Truth be told I don’t think Superman could have saved that one, but I didn’t give it my best until I went back to fight school and changed a lot of other things.
Along with the gym, this was the physical commitment I made to picking myself up off the deck. It’s a powerful motivation, it’s a mindset change and it can do wonders on its own.
MMA and Muay Thai toughen you up fast
This time I went for MMA and Muay Thai. It was brutal and I did it deliberately. I did get hit, repeatedly, and the first times I felt myself shying away. I was weak, mentally.
I needed to toughen up, so I did. Within weeks I felt the old me coming back, because I got punched in the face and it didn’t feel that bad. I got choked, I got bruised and I started to fight back. I re-learned the simple fact that if I didn’t defend myself I was going to get smashed, literally and brutally.
I learned to stand up strong and confront people again.
Fight training helps your confidence
It paid off in so many ways. A client tried to rip me off, I ripped him a new one and I got paid.
I felt myself walking taller in the street. I felt my own friends giving me that little bit more respect and I actually had less confrontations.
That’s because I showed up different. I wasn’t afraid and that showed in my posture, my micro-expressions and you could hear it in my voice.
It made me more assertive, not as an act, or a fake it till you make it thing.
This is just one aspect of real inner game. It was core confidence that arose from the fact I could deal with the implied danger if it came my way. Suddenly, it doesn’t, you lose the air of an easy mark and the jackals leave you alone.

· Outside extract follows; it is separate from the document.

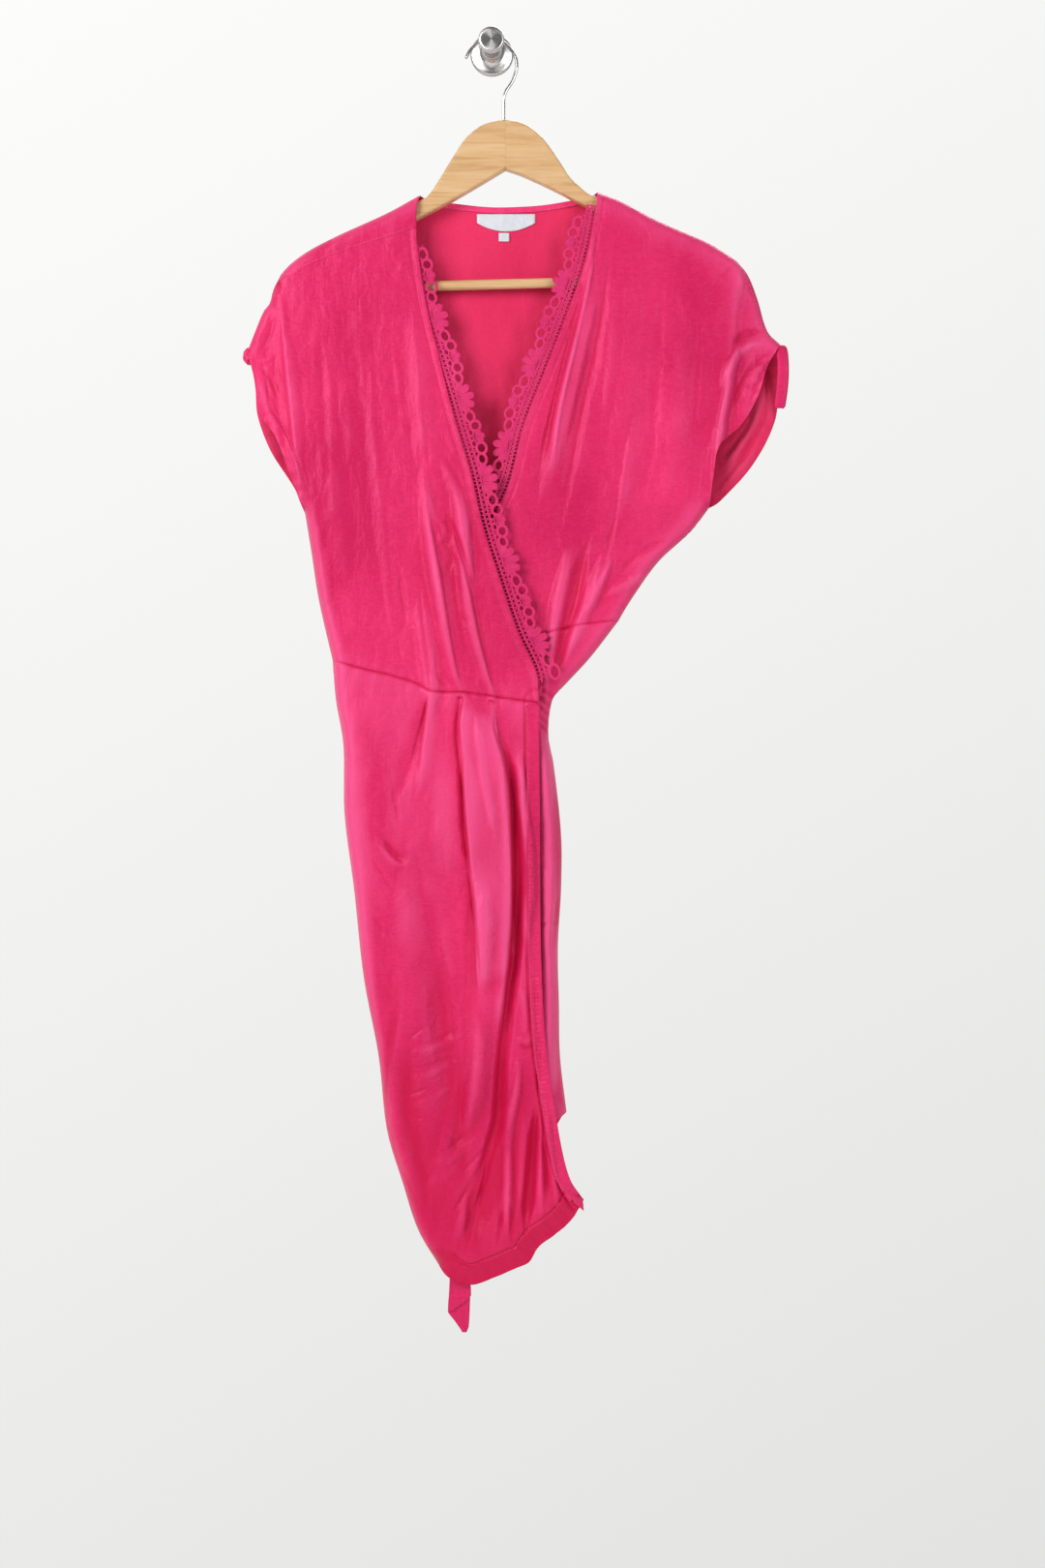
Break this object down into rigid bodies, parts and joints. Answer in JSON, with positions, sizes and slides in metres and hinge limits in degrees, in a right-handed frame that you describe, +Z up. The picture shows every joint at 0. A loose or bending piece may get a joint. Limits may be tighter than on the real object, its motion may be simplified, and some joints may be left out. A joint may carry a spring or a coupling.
{
  "type": "wrap dress on a hanger and wall hook",
  "caption": "Short-sleeved satin wrap dress with lace along its V neck, hung on a wooden hanger from a round wall hook.",
  "frame": {"origin": "middle of the wall plate's back face, on the wall plane", "axes": "+Y into the wall, +Z up, +X to the viewer's right when facing the wall"},
  "size_m": [0.5157, 0.0526, 1.2298],
  "materials": {
    "satin": "soft satin weave, fuchsia",
    "satin_inside": "matt reverse of the satin",
    "lace": "matt corded lace",
    "label_cloth": "woven label, bare",
    "beech": "clear lacquered pale wood",
    "steel": "brushed and polished steel"
  },
  "bodies": {
    "root": {"bodice_over": "satin", "bodice_back_shoulder_left": "satin", "bodice_under": "satin", "skirt_over": "satin", "skirt_under": "satin", "placket_over": "satin", "neck_binding_back": "satin", "tie_inner": "satin", "cuff_tab_left": "satin", "cuff_tab_right": "satin", "bodice_back": "satin_inside", "skirt_back": "satin_inside", "lace_over": "lace", "lace_under": "lace", "neck_label": "label_cloth", "size_tab": "label_cloth", "hanger_arm_left": "beech", "hanger_arm_right": "beech", "hanger_bar": "beech", "hanger_hook": "steel", "wall_hook": "steel"}
  },
  "joints": []
}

Then it’s up to you to keep your good character, be the calm one that doesn’t react. Keep your cool in the face of someone trying to push your buttons and don’t become the dickhead getting in people’s face. Be the sheepdog, not the wolf.
Be the person you are right now, with the added confidence that comes with the knowledge that you can deal with whatever comes your way. The other person will feel it, they’ll respect it and more often than not they will slowly back away.
So learn to fight, really fight, and there’s a good chance you’ll never have to.